Black Cloak vol. 1

Writer Kelly Thompson and artist Meredith McClaren’s “Heart in a Box” was one of my favorite titles last year.  Re-issued in a new edition from Dark Horse, it took what sounded like a predictable setup – girl gives away her heart for peace of mind, comes to regret it, embarks on quest to get heart back – and wrung something that was both unexpected and moving in equal measure from it.  So when it was revealed that the two were going to collaborate again on a fantasy law-enforcement series, I was determined to pick it up as soon as it received its first collection.  That’s what I did ad while it was enjoyable and entertaining, I also have to say that this first volume of “Black Cloak” wasn’t quite as good as I was hoping it would be.

The setting of this title is the last city in the known world, Kiros.  A beacon of civilization following hundreds of years of war, it’s also a powder keg with various different races at each other’s throats day in and day out.  That’s where the Black Cloaks come in.  A recent development, they’re effectively Kiros’ police force and while they’re a necessary tool to maintain the rule of law, they are despised and feared by the populace in equal measure.

Phaedra Essex is one such Black Cloak, along with her family man partner Theron Pax.  This wasn’t the career she planned on having, as she was engaged to the son of the Elvish ruler of Kiros before circumstances caused her to break it off and face exile as a result.  All of this is relevant because the body waiting for Phaedra in a lowtown flophouse one cold morning is that of her ex-fiancee Freyal III.  He was well-liked and set to become the city’s next ruler, and now he’s dead.  Phaedra can’t imagine a reason why someone would kill him, or that he’d kill himself, but she’s dedicated to finding out the answers now.
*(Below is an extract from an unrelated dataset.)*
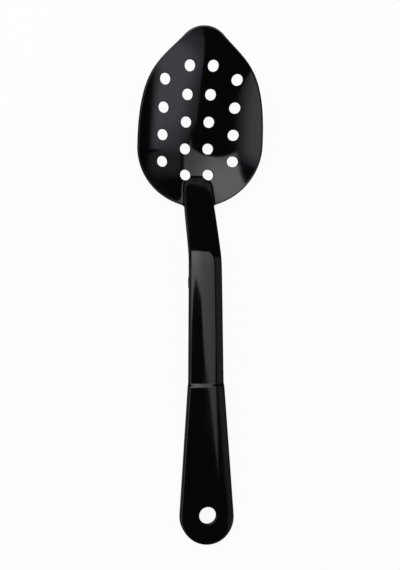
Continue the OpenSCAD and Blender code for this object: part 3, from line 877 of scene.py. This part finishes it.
class SPOON_OT_pan_stop(bpy.types.Operator):
    """Makes the bar below the handle that stops on a pan's rim"""
    bl_idname = "spoon.pan_stop"
    bl_label = "Pan stop"

    def execute(self, context):
        spoon = Spoon()
        h = spoon.h
        front = spoon.knee + h.stop_set
        back = front + h.stop_run
        middle = front + h.stop_run / 2
        half = float(spoon.handle_half(middle))
        inner = half - h.side
        low = h.stop_round - h.height - h.stop_drop
        roof = float(spoon.ceiling(0.0, middle))
        turn = np.linspace(0, math.pi / 2, ARC_PARTS + 1)
        ahead = np.stack([np.cos(turn), -np.sin(turn)], 1)
        behind = (ahead * (-1, 1))[::-1]
        lower = np.concatenate([ahead * h.stop_round + (-front - h.stop_round, low),
                                behind * h.stop_round + (h.stop_round - back, low)])
        lean = np.concatenate([[(1, 0)], ahead, behind, [(-1, 0)]])
        columns = ((-half, -h.height), (-inner, -h.height), (-inner, roof), (inner, roof),
                   (inner, -h.height), (half, -h.height))
        rings = []
        for x, top in columns:
            ring = np.concatenate([[(-front, top)], lower, [(-back, top)]])
            rings.append(np.column_stack([np.full(len(ring), x), ring]))
        rings = np.array(rings)
        normals = np.broadcast_to(np.column_stack([np.zeros(len(lean)), lean]), rings.shape)
        shell = Shell()
        shell.patch(rings, normals)
        crown = rings[:, [0, -1]]
        shell.patch(crown, np.broadcast_to((0.0, 0.0, 1.0), crown.shape), False)
        shell.close()
        finish_piece(spoon, shell.mesh(), "pan_stop")
        return {"FINISHED"}


class SPOON_PG_studio(bpy.types.PropertyGroup):
    """The table, the camera and the lights"""
    lean: FloatVectorProperty(name="Camera lean", description="Turns of the spoon under the camera",
                              default=[math.radians(a) for a in (1.87, 9.2, 0.544)], subtype="EULER")
    centre: length("Centre", 140, "Station of the spoon that the camera is set up over")
    shift: FloatVectorProperty(name="Shift", description="Place of that station in the camera's view",
                               default=(0.00364, -0.00101, 0), unit="LENGTH")
    distance: length("Distance", 650, "Height of the camera over the spoon")
    floor: StringProperty(name="Floor", description="Colour of the table, as an sRGB hex value",
                          default="#484848")
    floor_size: length("Table size", 12000, "Side of the square table")
    floor_glow: FloatProperty(name="Floor glow", description="Light added to the table for the camera",
                              default=0.93, min=0)
    mirrored: FloatProperty(name="Mirrored", description="Light of the table and room in gloss and glass",
                            default=0.02, min=0)
    room: FloatProperty(name="Room light", description="Light of the room on matt surfaces",
                        default=0.45, min=0)


# The focal length in pixels of the photograph and half its width, which give the view's angle
FOCAL = 1211.5
HALF_WIDTH = 200


def studio_frame():
    """The frame of the camera's axis in the row's frame, with its origin over the spoon's centre."""
    spoon = Spoon()
    s = bpy.context.scene.spoon_studio
    turns = [Matrix.Rotation(a, 4, axis) for a, axis in zip(s.lean, "XYZ")]
    lean = turns[2] @ turns[1] @ turns[0]
    centre = Matrix.Translation((0, -s.centre / MM, 0))
    shift = Matrix.Translation(-Vector(s.shift) / MM)
    frame_mm = spoon.rest @ centre @ lean.inverted() @ shift
    frame_mm.translation *= MM
    return frame_mm


# Soft light panels: height over the spoon in metres and its fall per metre across, strength, colour, then for
# the left, right, near and far side the level there and the share of the panel in which it rises to full, and
# last the directions from the bowl to the corners, as degrees across and along
PANELS = {
    "overhead": (0.74, 0.9, 2.0, "#ffffff", ((0.6, 0.15), (0.5, 0.2), (0.45, 0.4), (0.8, 0.1)), (
        (-38, -17), (-38, 45), (-35, 52), (30, 52), (36, 35), (37, -20), (30, -30), (8, -10.5), (-11, -5.5),
        (-22, -7))),
    "low_right": (2.78, 0.278, 1.15, "#e2e0f0", ((0.35, 0.24), (0, 0.45), (0.3, 0.1), (0, 0.12)), (
        (40, -27), (30, -33), (22, -35), (22, -45), (32, -70), (45, -79), (88, -88.8), (88, -80), (83, -56),
        (77, -42), (68, -28), (58, -18), (50, -12))),
    "left": (0.9, 0, 1.0, "#e8e8f2", ((0, 0.1), (0, 0.25), (0, 0.15), (0, 0.36)), (
        (-75, 26), (-62, 22), (-52, 14), (-42, 4), (-34, -8), (-30, -22), (-30, -33), (-33, -42), (-42, -52),
        (-50, -62), (-75, -62))),
    "right": (0.9, 0.3, 0.21, "#ffffff", ((0.8, 0.1), (0, 0.6), (0, 0.15), (0, 0.4)), (
        (42, 37), (55, 45), (66, 52), (75, 60), (84, 72), (88, 80), (88, -52), (42, -32))),
}
# The middle of the bowl in the studio's frame, in metres
BOWL_VIEW = Vector((0.0035, 0.079, -0.028))


def emission(name, colour, strength, sides):
    """A soft panel's light, which is weaker at its sides. What is behind the panel shines through it."""
    made = bpy.data.materials.new(name)
    tree = blank_tree(made)
    where = node(tree, "ShaderNodeTexCoord", (0, 0)).outputs["Generated"]
    parts = node(tree, "ShaderNodeSeparateXYZ", (1, 0), {0: where}).outputs
    level = strength
    for row, (axis, start, (edge, share)) in enumerate(zip("XXYY", (0, 1, 0, 1), sides)):
        span = {"From Min": start, "From Max": abs(start - share), "To Min": edge, "To Max": 1.0}
        rise = node(tree, "ShaderNodeMapRange", (2, row), {"Value": parts[axis], **span},
                    interpolation_type="SMOOTHSTEP")
        level = node(tree, MATH, (3 + row, row), {0: rise, 1: level}, operation="MULTIPLY")
    glow = node(tree, "ShaderNodeEmission", (7, 0), {"Color": hex_colour(colour), "Strength": level})
    clear = node(tree, "ShaderNodeBsdfTransparent", (7, 1))
    both = node(tree, "ShaderNodeAddShader", (8, 0), {0: glow, 1: clear})
    node(tree, "ShaderNodeOutputMaterial", (9, 0), {"Surface": both})
    return made


def seen_level(tree, camera, mirrored, matt=0.0):
    """A strength with one level for the camera, one in gloss and glass, and one for matt surfaces."""
    path = node(tree, "ShaderNodeLightPath", (0, 0)).outputs
    either = node(tree, MATH, (1, 0), {0: path["Is Glossy Ray"], 1: path["Is Transmission Ray"]},
                  operation="MAXIMUM")
    mirror = node(tree, MATH, (2, 0), {0: either, 1: mirrored}, operation="MULTIPLY")
    lit = node(tree, MATH, (2, 1), {0: path["Is Diffuse Ray"], 1: matt, 2: mirror}, operation="MULTIPLY_ADD")
    return node(tree, MATH, (3, 0), {0: path["Is Camera Ray"], 1: camera, 2: lit}, operation="MULTIPLY_ADD")


def set_camera(studio):
    s = bpy.context.scene.spoon_studio
    camera = new_object("Camera", bpy.data.cameras.new("Camera"))
    camera.matrix_world = studio @ Matrix.Translation((0, 0, s.distance))
    camera.data.sensor_fit = "HORIZONTAL"
    camera.data.angle = 2 * math.atan(HALF_WIDTH / FOCAL)
    bpy.context.scene.camera = camera


def set_table():
    s = bpy.context.scene.spoon_studio
    r = s.floor_size / 2
    me = bpy.data.meshes.new("floor")
    me.from_pydata([(-r, -r, 0), (r, -r, 0), (r, r, 0), (-r, r, 0)], [], [(0, 1, 2, 3)])
    # White to the camera by its glow, and dark under the light, so that it doesn't turn the gloss grey
    white = bpy.data.materials.new("White table top")
    tree = blank_tree(white)
    glow = node(tree, "ShaderNodeEmission", (4, 0), {"Strength": seen_level(tree, s.floor_glow, s.mirrored)})
    matt = node(tree, "ShaderNodeBsdfDiffuse", (4, 1), {"Color": hex_colour(s.floor)})
    both = node(tree, "ShaderNodeAddShader", (5, 0), {0: glow, 1: matt})
    node(tree, "ShaderNodeOutputMaterial", (6, 0), {"Surface": both})
    me.materials.append(white)
    new_object("floor", me)


def set_panel(studio, name, height, fall, strength, colour, sides, corners):
    points = []
    for across, along in corners:
        way = Vector((math.tan(math.radians(across)), math.tan(math.radians(along)), 1))
        points.append(BOWL_VIEW + way * ((height - BOWL_VIEW.z) / (1 + fall * way.x)))
    me = bpy.data.meshes.new(name)
    me.from_pydata(points, [], [list(range(len(corners)))[::-1]])
    me.materials.append(emission("Light panel, " + name, colour, strength, sides))
    panel = new_object("panel_" + name, me)
    panel.matrix_world = studio
    panel.visible_camera = False


def set_room():
    s = bpy.context.scene.spoon_studio
    world = bpy.data.worlds.new("Studio")
    tree = blank_tree(world)
    sky = node(tree, "ShaderNodeBackground", (4, 0), {"Strength": seen_level(tree, 1.0, s.mirrored, s.room)})
    node(tree, "ShaderNodeOutputWorld", (5, 0), {"Surface": sky})
    bpy.context.scene.world = world


class SPOON_OT_stage(bpy.types.Operator):
    """Sets the table, the light panels, the room and the camera"""
    bl_idname = "spoon.stage"
    bl_label = "Table, lights and camera"

    def execute(self, context):
        studio = studio_frame()
        set_camera(studio)
        set_table()
        for name, panel in PANELS.items():
            set_panel(studio, name, *panel)
        set_room()
        context.scene.view_settings.view_transform = "Standard"
        return {"FINISHED"}


class SPOON_PT_panel(bpy.types.Panel):
    """Lists the steps that build the spoon"""
    bl_idname = "SPOON_PT_panel"
    bl_label = "Perforated serving spoon"
    bl_space_type = "VIEW_3D"
    bl_region_type = "UI"
    bl_category = "Spoon"

    def draw(self, context):
        for step in STEPS:
            self.layout.operator(step.bl_idname)
        for group in GROUPS:
            box = self.layout.box()
            sizes = getattr(context.scene, group)
            for name in type(sizes).__annotations__:
                box.prop(sizes, name)


STEPS = (SPOON_OT_bowl, SPOON_OT_neck, SPOON_OT_thumb_rest, SPOON_OT_thumb_stop, SPOON_OT_grip,
         SPOON_OT_pan_stop, SPOON_OT_stage)
GROUPS = {"spoon_bowl": SPOON_PG_bowl, "spoon_handle": SPOON_PG_handle, "spoon_finish": SPOON_PG_finish,
          "spoon_studio": SPOON_PG_studio}


def register():
    for cls in (*GROUPS.values(), *STEPS, SPOON_PT_panel):
        bpy.utils.register_class(cls)
    for name, group in GROUPS.items():
        setattr(bpy.types.Scene, name, PointerProperty(type=group))


def unregister():
    for name in GROUPS:
        delattr(bpy.types.Scene, name)
    for cls in (SPOON_PT_panel, *reversed(STEPS), *GROUPS.values()):
        bpy.utils.unregister_class(cls)


def main():
    register()
    bpy.ops.spoon.bowl()
    bpy.ops.spoon.neck()
    bpy.ops.spoon.thumb_rest()
    bpy.ops.spoon.thumb_stop()
    bpy.ops.spoon.grip()
    bpy.ops.spoon.pan_stop()
    bpy.ops.spoon.stage()


if __name__ == "__main__":
    main()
“Black Cloak” vol. 1 is an exercise in taking a big, high-concept premise and making it accessible to a general audience.  Here we have a fantasy cosmopolitan city at the end of the world filled with lots of different peoples and their histories, and it’s being filtered through the lens of a police procedural.  There’s nothing wrong with that as this setup does allow Thompson and McClaren to dole out their worldbuilding in measured ways without overwhelming the audience.  Which is a distinct issue when you’re dealing with a story that has carnivorous mermaids that communicate through hallucinogens.

Phaedra naturally serves as the audience’s point-of-view character and she mostly does a good job of that.  Working in her favor is that she’s clearly a capable professional who knows what she’s doing and is able to follow the leads she comes across to their logical conclusions.  She’s also just as quippy as you’d hope for from a Thompson-written protagonist, with the humor working its way through a dense layer of cynicism and sarcasm to give it extra flavor.  There’s also the matter of her deeply tragic backstory, which is effective, but also part of my issue with this storyline.

While Thompson and McClaren dole out enough worldbuilding to get you invested in Kiros and its inhabitants, they’re frustratingly vague on key aspects of it as the story goes on.  Phaedra’s heritage is part of it since while it’s easy to accept that it can be hated by the general public, we’re given no reason as to why it is.  This is something that’s compounded when her father enters the picture.

We’re also not told much about the magical cat-like beings, Taka, that turn out to be at the center of the story.  They’re immediately likeable, as they’re adorably rendered by McClaren, but we’re not told anything else about them besides the fact that they’re adorable magic cats.  For that matter, what’s the deal with the wars that led to Kiros’ formation?  This is just one more thing we’re told about without any details given to them and that’s just one more disappointment here.

A bigger issue is how the story suddenly scales up for its climax.  While the death of a prominent city figure is certainly a big deal, we wind up in what looks like end-of-the-world territory in the volume’s concluding pages.  I understand how we got there from everything that came before, but it feels too soon for Thompson and McClaren to pull the trigger on this kind of storyline.  They could walk things back in vol. 2, yet the note we end on doesn’t come off like it has earned its apocalyptic stakes.

They will have a chance to walk things back, though.  The final page of the volume states that “Black Cloak” will return in 2023… which is almost over.  However, a quick jaunt over to Thompson’s Substack reveals that more of the series is in the offing, just not yet.  I can’t say that this first volume makes me want to start paying for her Substack so I can get more of the story the moment it’s available.  It’s good enough, however, to get me to check out vol. 2 and see more of Phaedra’s adventures, and if we get some more details about this world that make it more compelling to me.